What you have to do => In the records below, begin at the line that has "Keep writing the" and stop after the line that has "that place them."; quote those lines verbatim and nothing more.

Input rows =>
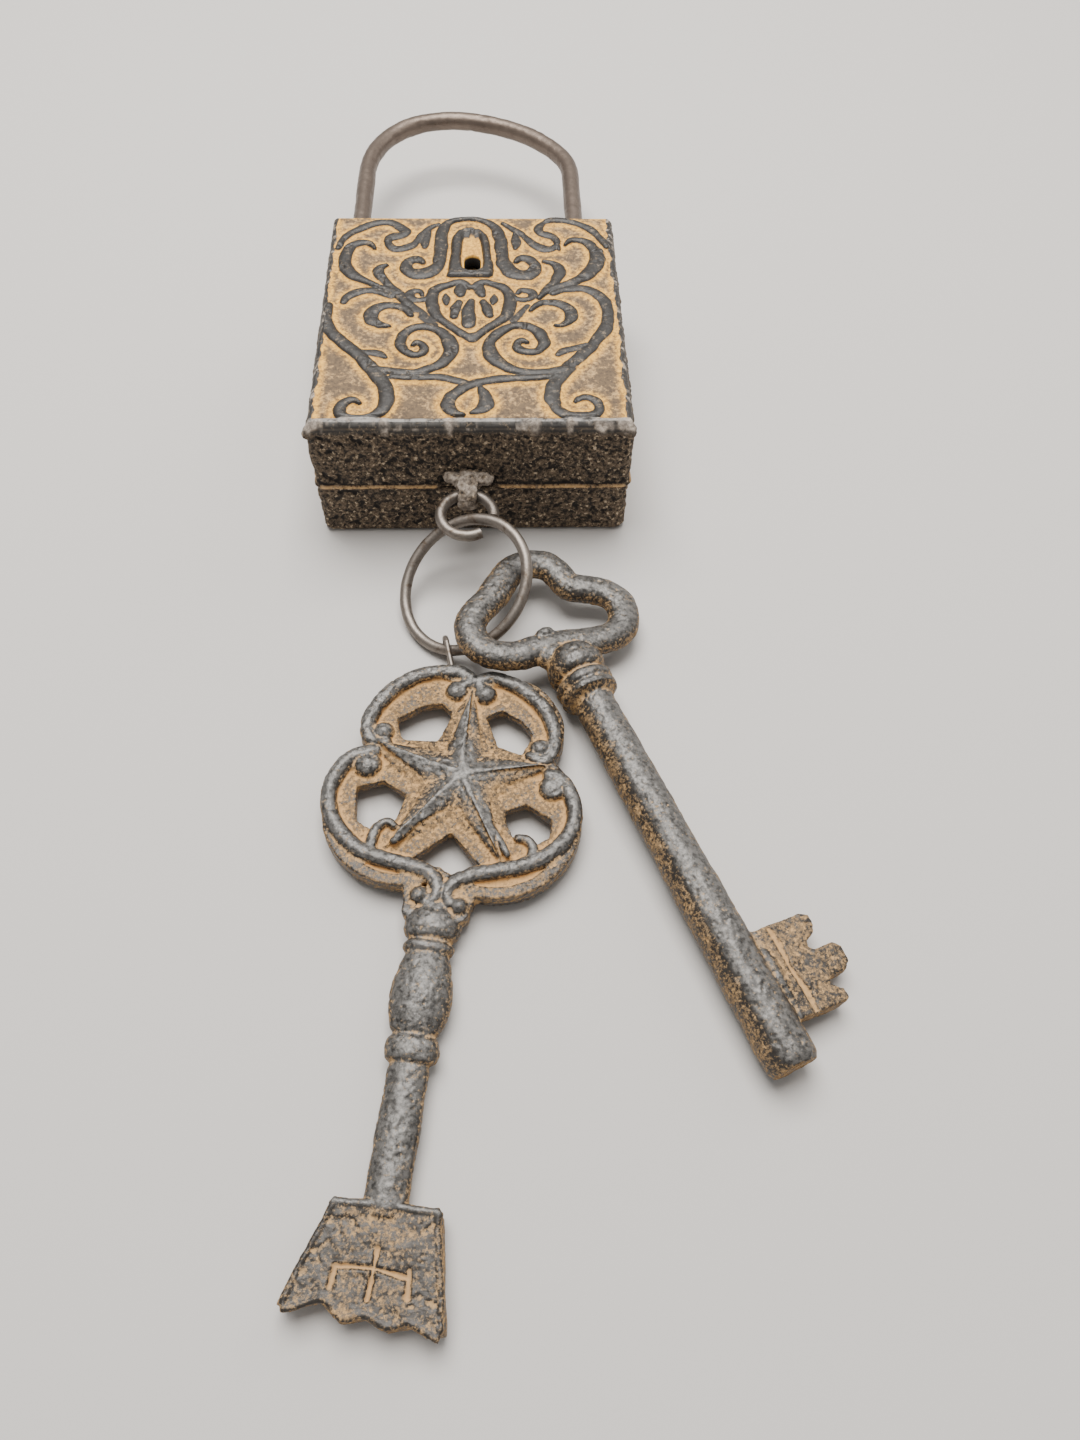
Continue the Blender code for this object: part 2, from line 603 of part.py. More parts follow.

* * *

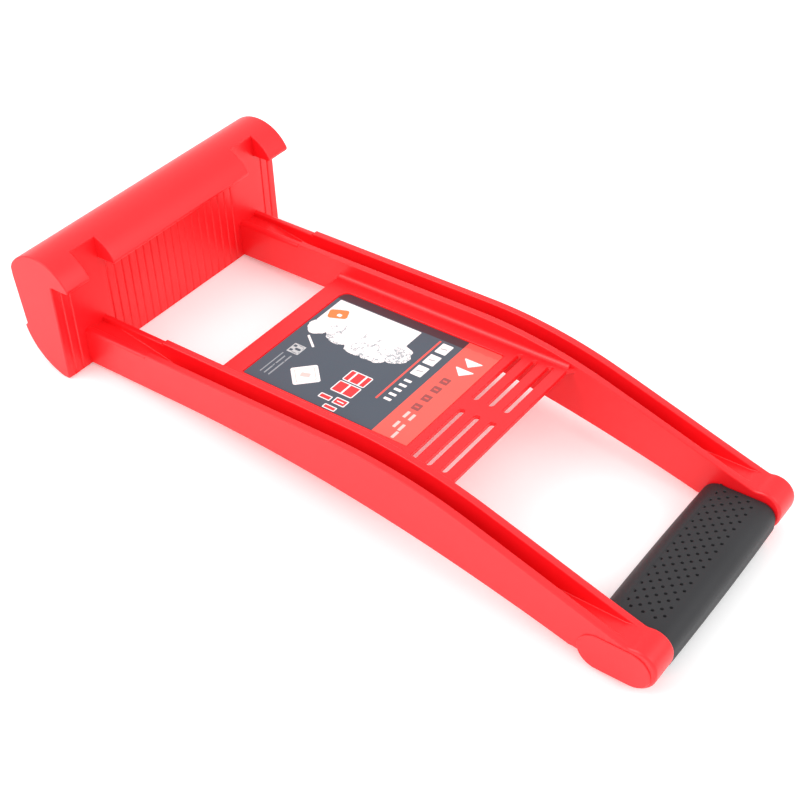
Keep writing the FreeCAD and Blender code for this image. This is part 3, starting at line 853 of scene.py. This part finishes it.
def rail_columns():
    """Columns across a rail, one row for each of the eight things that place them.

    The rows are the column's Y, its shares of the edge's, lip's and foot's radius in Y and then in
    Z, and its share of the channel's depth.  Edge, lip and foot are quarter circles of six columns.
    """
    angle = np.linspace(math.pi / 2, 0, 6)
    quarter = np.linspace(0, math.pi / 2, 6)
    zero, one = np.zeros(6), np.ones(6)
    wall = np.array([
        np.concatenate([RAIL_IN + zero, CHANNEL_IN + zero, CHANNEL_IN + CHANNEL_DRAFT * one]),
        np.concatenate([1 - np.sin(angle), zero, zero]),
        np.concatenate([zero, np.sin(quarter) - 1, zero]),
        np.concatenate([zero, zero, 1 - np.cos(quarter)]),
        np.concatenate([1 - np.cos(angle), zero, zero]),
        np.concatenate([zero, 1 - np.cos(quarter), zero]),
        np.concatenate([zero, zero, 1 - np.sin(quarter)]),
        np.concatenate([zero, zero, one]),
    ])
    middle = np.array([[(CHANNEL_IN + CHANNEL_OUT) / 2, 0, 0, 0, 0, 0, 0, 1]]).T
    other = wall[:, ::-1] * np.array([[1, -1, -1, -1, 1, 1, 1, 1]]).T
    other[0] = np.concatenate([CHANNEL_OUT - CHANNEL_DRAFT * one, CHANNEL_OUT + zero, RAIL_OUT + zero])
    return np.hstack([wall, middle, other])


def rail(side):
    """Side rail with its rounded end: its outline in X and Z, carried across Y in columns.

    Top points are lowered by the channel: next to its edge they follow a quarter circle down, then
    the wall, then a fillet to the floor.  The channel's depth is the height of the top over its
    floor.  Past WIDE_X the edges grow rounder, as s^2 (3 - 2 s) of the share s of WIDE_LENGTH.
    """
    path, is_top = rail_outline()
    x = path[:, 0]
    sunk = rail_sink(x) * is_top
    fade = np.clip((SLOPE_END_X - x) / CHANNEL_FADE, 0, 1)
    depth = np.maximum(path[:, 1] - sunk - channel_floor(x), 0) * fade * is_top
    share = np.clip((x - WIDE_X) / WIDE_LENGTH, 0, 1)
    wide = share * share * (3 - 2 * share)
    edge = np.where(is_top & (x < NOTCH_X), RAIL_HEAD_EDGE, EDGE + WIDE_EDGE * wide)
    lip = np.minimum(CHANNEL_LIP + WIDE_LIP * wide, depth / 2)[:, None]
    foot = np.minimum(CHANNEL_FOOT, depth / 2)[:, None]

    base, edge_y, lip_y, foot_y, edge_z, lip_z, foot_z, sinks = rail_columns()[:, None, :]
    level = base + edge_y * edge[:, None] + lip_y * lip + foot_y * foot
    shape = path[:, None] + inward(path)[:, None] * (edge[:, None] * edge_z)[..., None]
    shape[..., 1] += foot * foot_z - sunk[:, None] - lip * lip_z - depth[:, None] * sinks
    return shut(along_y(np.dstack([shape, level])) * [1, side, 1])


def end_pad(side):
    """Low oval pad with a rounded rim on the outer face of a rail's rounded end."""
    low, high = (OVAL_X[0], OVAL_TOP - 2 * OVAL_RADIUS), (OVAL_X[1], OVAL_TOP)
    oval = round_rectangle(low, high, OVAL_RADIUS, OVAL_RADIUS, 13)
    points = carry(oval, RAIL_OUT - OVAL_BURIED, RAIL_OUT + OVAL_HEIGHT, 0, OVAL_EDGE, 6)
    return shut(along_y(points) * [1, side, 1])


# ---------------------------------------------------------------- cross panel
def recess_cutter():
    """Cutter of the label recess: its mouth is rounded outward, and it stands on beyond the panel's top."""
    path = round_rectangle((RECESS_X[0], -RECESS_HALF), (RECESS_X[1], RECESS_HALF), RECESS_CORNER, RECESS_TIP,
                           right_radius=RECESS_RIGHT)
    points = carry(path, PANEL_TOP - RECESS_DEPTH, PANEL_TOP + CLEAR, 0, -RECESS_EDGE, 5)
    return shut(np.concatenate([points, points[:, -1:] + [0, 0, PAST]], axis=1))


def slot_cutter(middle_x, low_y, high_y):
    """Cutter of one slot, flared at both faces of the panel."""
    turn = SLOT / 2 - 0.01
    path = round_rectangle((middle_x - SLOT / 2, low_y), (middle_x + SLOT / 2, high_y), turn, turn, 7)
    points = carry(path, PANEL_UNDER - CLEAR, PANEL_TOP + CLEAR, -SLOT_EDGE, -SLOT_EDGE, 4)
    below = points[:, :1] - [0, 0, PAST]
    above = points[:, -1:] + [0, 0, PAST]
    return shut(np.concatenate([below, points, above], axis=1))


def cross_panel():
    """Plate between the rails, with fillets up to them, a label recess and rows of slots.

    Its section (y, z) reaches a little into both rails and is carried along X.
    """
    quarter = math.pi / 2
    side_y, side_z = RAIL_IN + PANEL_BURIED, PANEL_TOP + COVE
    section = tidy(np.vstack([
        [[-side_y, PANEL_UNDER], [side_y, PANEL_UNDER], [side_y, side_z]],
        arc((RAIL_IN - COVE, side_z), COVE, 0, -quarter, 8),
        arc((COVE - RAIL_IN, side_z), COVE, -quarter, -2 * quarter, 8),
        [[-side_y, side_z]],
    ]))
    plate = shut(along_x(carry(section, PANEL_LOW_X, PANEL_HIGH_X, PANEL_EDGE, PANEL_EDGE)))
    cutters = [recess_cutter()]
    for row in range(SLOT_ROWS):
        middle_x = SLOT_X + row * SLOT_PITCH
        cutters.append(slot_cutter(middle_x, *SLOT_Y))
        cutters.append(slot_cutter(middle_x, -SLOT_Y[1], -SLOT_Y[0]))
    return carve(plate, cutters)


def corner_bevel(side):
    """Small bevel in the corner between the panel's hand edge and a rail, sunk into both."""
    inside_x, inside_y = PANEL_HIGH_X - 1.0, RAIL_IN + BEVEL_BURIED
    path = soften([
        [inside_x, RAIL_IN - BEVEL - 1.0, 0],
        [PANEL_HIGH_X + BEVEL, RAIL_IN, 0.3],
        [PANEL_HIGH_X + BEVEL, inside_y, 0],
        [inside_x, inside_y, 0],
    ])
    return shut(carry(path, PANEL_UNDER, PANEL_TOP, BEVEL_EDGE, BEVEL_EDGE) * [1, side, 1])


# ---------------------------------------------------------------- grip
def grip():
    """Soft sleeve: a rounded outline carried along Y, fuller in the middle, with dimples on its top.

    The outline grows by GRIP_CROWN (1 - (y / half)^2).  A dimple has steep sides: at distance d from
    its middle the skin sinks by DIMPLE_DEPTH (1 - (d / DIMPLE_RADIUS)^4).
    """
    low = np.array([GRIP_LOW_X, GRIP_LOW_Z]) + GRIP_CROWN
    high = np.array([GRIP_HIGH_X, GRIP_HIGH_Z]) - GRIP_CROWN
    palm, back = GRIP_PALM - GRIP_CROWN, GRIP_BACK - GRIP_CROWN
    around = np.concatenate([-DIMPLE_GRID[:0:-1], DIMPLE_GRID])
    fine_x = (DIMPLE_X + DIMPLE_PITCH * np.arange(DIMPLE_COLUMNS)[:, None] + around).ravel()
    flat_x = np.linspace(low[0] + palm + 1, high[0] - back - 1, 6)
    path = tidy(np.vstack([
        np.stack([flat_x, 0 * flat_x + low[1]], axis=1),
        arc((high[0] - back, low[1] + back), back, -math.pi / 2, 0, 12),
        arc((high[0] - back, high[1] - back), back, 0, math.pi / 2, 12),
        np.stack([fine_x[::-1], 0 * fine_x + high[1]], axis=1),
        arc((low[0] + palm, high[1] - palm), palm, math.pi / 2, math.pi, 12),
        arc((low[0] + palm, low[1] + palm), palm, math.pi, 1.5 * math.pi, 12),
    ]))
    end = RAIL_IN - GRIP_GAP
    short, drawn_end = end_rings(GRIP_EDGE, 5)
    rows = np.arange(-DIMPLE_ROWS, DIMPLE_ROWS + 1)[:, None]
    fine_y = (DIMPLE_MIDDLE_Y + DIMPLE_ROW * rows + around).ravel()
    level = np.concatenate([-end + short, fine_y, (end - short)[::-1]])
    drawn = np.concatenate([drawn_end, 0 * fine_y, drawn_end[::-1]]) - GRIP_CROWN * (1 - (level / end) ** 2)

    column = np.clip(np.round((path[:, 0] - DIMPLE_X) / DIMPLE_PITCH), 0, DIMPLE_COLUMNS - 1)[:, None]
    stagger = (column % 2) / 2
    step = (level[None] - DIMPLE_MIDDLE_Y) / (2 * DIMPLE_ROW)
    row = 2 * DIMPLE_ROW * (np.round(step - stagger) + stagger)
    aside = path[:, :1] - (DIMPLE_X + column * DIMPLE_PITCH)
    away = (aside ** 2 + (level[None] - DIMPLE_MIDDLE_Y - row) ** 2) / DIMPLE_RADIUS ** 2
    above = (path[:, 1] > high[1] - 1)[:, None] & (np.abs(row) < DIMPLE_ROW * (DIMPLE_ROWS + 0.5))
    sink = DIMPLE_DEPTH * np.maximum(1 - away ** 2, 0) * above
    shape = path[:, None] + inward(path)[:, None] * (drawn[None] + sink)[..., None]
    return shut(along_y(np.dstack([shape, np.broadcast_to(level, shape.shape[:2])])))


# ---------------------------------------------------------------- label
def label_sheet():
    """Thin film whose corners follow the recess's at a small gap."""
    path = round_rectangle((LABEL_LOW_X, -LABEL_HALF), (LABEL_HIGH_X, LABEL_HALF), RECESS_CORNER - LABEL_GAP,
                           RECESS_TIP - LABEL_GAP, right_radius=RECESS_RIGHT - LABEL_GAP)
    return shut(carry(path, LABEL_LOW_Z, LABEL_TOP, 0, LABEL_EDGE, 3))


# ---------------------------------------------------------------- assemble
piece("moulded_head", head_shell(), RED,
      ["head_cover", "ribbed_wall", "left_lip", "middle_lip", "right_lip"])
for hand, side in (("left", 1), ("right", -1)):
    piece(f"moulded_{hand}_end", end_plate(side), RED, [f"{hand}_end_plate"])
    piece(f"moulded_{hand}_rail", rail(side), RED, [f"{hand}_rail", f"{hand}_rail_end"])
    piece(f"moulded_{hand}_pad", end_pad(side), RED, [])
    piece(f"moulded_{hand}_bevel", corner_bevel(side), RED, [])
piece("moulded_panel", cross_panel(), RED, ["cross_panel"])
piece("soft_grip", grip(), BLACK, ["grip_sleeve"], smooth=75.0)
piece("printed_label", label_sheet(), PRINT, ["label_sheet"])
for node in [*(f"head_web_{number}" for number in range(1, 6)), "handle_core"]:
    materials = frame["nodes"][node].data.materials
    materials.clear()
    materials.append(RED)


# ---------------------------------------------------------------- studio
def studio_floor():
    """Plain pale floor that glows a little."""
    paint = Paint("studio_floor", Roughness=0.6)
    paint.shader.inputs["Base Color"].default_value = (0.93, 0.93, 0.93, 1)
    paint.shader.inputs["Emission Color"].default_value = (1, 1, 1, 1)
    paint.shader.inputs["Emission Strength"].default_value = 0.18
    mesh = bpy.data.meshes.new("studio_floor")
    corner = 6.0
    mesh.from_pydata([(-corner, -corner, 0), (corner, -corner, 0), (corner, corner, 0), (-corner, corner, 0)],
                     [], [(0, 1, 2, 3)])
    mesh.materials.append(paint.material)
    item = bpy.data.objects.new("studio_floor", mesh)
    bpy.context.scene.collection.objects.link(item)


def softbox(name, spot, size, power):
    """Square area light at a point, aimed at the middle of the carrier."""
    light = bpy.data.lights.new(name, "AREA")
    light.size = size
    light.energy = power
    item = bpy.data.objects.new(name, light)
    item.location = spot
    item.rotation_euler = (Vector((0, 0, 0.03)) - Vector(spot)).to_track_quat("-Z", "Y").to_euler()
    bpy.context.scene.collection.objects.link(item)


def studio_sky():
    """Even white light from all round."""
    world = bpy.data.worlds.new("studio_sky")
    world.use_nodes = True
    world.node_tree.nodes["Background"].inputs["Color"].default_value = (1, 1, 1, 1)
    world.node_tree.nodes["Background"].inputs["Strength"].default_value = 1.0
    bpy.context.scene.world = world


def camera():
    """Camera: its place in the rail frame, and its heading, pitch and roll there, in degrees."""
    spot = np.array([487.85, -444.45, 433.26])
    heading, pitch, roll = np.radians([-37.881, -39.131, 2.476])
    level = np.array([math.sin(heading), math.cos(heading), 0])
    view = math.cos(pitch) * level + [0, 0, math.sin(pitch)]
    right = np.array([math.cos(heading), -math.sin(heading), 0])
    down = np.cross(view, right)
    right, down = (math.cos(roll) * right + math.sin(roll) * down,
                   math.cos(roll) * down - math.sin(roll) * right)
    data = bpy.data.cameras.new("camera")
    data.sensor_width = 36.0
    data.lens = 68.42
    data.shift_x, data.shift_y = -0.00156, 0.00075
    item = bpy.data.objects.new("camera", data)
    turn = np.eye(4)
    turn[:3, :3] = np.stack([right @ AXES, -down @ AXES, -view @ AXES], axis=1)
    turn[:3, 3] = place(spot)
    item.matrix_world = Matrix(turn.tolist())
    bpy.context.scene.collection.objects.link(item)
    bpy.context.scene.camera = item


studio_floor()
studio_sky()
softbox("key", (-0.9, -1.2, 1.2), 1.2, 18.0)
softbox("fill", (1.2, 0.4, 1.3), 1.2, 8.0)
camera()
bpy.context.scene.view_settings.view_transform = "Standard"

Finished answer =>
Keep writing the FreeCAD and Blender code for this image. This is part 3, starting at line 853 of scene.py. This part finishes it.
def rail_columns():
    """Columns across a rail, one row for each of the eight things that place them.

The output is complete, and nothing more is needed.